Calling a thing by the correct name is just as important as calling a person by the correct name. I have two dogs, Hana and Domino. When a visitor calls out the name Hana expecting a response from Domino, they’re not going to get the response they want from Domino and they’ll likely get a response from Hana they didn’t want. Even if the dogs can’t correct the visitor immediately, the visitor should figure it out quickly enough.


The same principle applies in all our communications; if you call someone or something by the wrong name you shouldn’t be surprised when you get no results or the wrong results. Wisdom literature likewise instructs us to call things by the right name. For example, we’re not to call good what is evil, and not to call evil what is good (e.g., Isa 5:20; see also Prov 17:15).

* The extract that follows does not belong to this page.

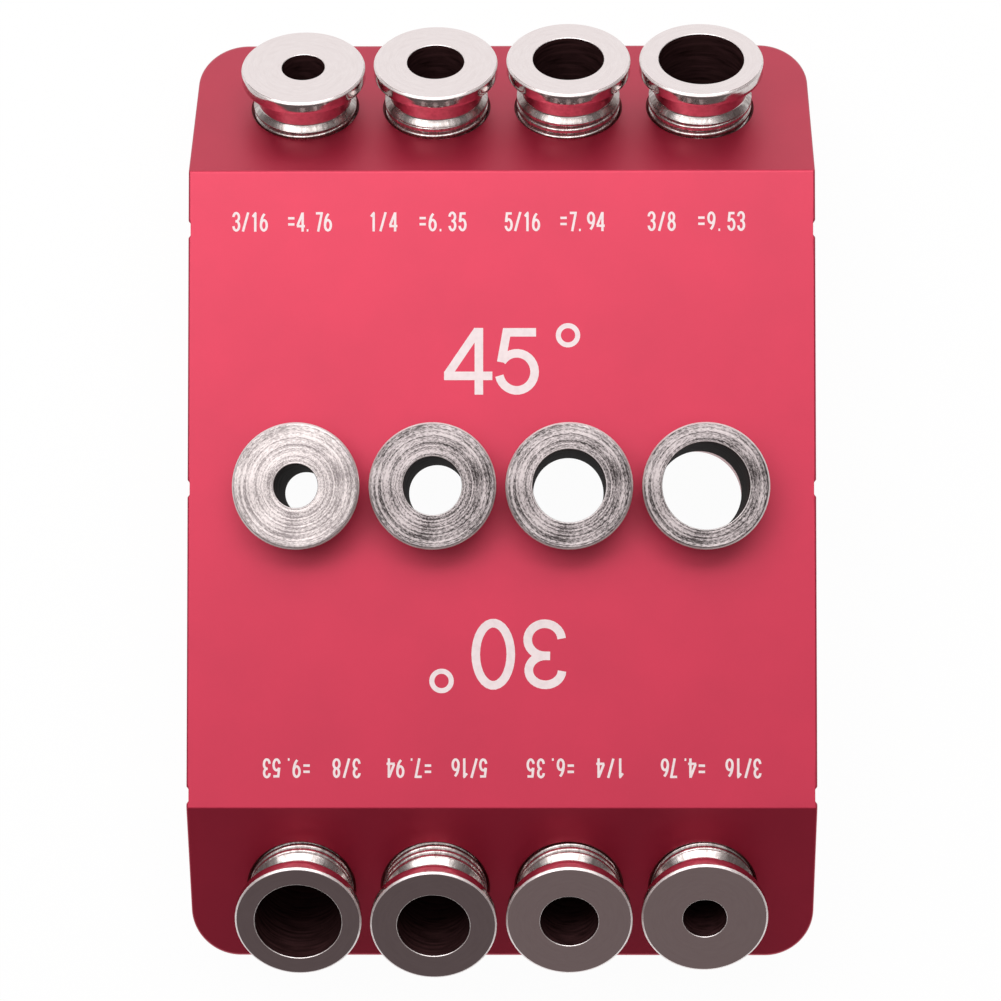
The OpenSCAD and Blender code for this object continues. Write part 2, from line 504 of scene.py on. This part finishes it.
markings = add_piece("markings", ink_mesh, "guide_block", [printed("white ink")], sharp_angle=0)
thick = markings.modifiers.new("ink thickness", "SOLIDIFY")
thick.thickness = INK_THICKNESS
thick.offset = -1

# The drill bushes are turned from steel bar, hardened and screwed in to a shoulder.
# Under its flange each has a polished relief neck and then a fine thread. The cutter's rings show on
# the face, and the bore is coloured nearly black and dull as painted shade.
FLANGE_RADIUS = 7 * MM
FLANGE_THICKNESS = 1.5 * MM
NECK_RADIUS = 5.25 * MM
NECK_LENGTH = 2.8 * MM
THREAD_RADIUS = 5.85 * MM
THREAD_PITCH = 1 * MM
THREAD_DEPTH = 0.45 * MM
THREAD_LAND = 0.2 * MM
GROOVE_HALF_WIDTH = 0.32
GROOVE_RUN_IN = 0.4 * THREAD_PITCH
RIM_CHAMFER = 0.22 * MM
BORE_CHAMFER = 0.07 * MM
END_CHAMFER = 0.3 * MM
COLUMNS = 144
ROUNDING_POINTS = 4


def rounded(corners, radii):
    """A closed outline with each corner replaced by an arc tangent to both sides. The arc's
    points turn evenly from one tangent point to the other about the arc's centre."""
    to_last = np.roll(corners, 1, axis=0) - corners
    to_next = np.roll(corners, -1, axis=0) - corners
    to_last /= np.linalg.norm(to_last, axis=1)[:, None]
    to_next /= np.linalg.norm(to_next, axis=1)[:, None]
    half = np.arccos((to_last * to_next).sum(axis=1)) / 2
    inward = (to_last + to_next) / np.linalg.norm(to_last + to_next, axis=1)[:, None]
    centre = corners + inward * (radii / np.sin(half))[:, None]
    first = corners + to_last * (radii / np.tan(half))[:, None] - centre
    last = corners + to_next * (radii / np.tan(half))[:, None] - centre
    turn = (pi - 2 * half)[:, None, None]
    share = np.linspace(0, 1, ROUNDING_POINTS)[None, :, None]
    arc = first[:, None] * np.sin((1 - share) * turn) + last[:, None] * np.sin(share * turn)
    return centre[:, None] + arc / np.sin(turn)


def bush_section(bore_radius, length):
    """Half section of a bush, as radius and height from the middle of its face: from the bore's
    foot out along the end, up the outside, in over the face and down the bore again. Each stretch
    is given by the corner that it starts at, the radius of that corner's rounding and the step
    between its points. Returns the points and the number of the stretch that each belongs to."""
    under_flange = -FLANGE_THICKNESS
    shoulder = under_flange - NECK_LENGTH
    fine = 0.04 * MM
    stretches = [
        (bore_radius, BORE_CHAMFER - length, fine, 0.2 * MM),
        (bore_radius + BORE_CHAMFER, -length, fine, 0.5 * MM),
        (THREAD_RADIUS - END_CHAMFER, -length, fine, 0.2 * MM),
        (THREAD_RADIUS, END_CHAMFER - length, fine, THREAD_PITCH / 14),
        (THREAD_RADIUS, shoulder - THREAD_RADIUS + NECK_RADIUS, fine, 0.2 * MM),
        (NECK_RADIUS, shoulder, 6 * fine, 0.3 * MM),
        (NECK_RADIUS, under_flange, 6 * fine, 0.3 * MM),
        (FLANGE_RADIUS, under_flange, 2 * fine, 0.3 * MM),
        (FLANGE_RADIUS, -RIM_CHAMFER, 3 * fine, 0.2 * MM),
        (FLANGE_RADIUS - RIM_CHAMFER, 0, 4 * fine, 0.09 * MM),
        (bore_radius + BORE_CHAMFER, 0, fine, 0.2 * MM),
        (bore_radius, -BORE_CHAMFER, fine, 1.5 * MM),
    ]
    corners = np.array([stretch[:2] for stretch in stretches])
    arcs = rounded(corners, np.array([stretch[2] for stretch in stretches]))
    points = []
    numbers = []
    for number, stretch in enumerate(stretches):
        start = arcs[number][-1]
        stop = arcs[(number + 1) % len(arcs)][0]
        steps = max(int(np.linalg.norm(stop - start) / stretch[3]), 1)
        straight = start + (stop - start) * np.linspace(0, 1, steps + 1)[1:-1, None]
        points += [arcs[number], straight]
        numbers += [number] * (len(arcs[number]) + len(straight))
    return np.vstack(points), np.array(numbers)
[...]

These examples from the lived experiences and wisdom literature were instructive from the moment Aaron and I started writing Better Capitalism. We know that words matter, especially words that become labels or are used to explain, and we worked hard choosing the right words to label our observations and explain our theories. When it came time for us to label capitalism as it’s currently practiced – not capitalism with a capital “C” to include the vision of Adam Smith or is its potential future, but an accurate name for the way capitalism is currently practiced – we had no trouble naming it “plantation economics” and a “plantation system.”


‘Plantation’ sounded and felt right, from the beginning, because it quite accurately described what we and others are living. We had no trouble or concern with this name because we felt like we nailed it. We gave this dog the right name and once we did it opened up to us. Although we had no concern, we were realistic that others might have a different perspective. Especially those who haven’t actually read Better Capitalism might find any term with the word ‘plantation’ in it demeaning, aggressive, or offensive for one reason or another.



Over the course of writing our book we’d circle back to the question of potential objections and offenses, and debate whether we should use a different term in anticipation of offending and to soften the blow to the feelings of those who might be offended. Like most people, we’d prefer to turn strangers into friends rather than into critics, so why poke people in the eye, right?


Ultimately, just as we were confident in the name we selected, we were confident that we owed it to our readers to be accurate and faithful in our naming and explaining. In being accurate and faithful we’d prove ourselves trustworthy, and in the long run we’d benefit many more supporters and followers. The initial offense – the assumption that we’ve called something by the wrong name – we were willing to risk would soon be understood by our readers, as they recognized we gave the current dog of capitalism the right name.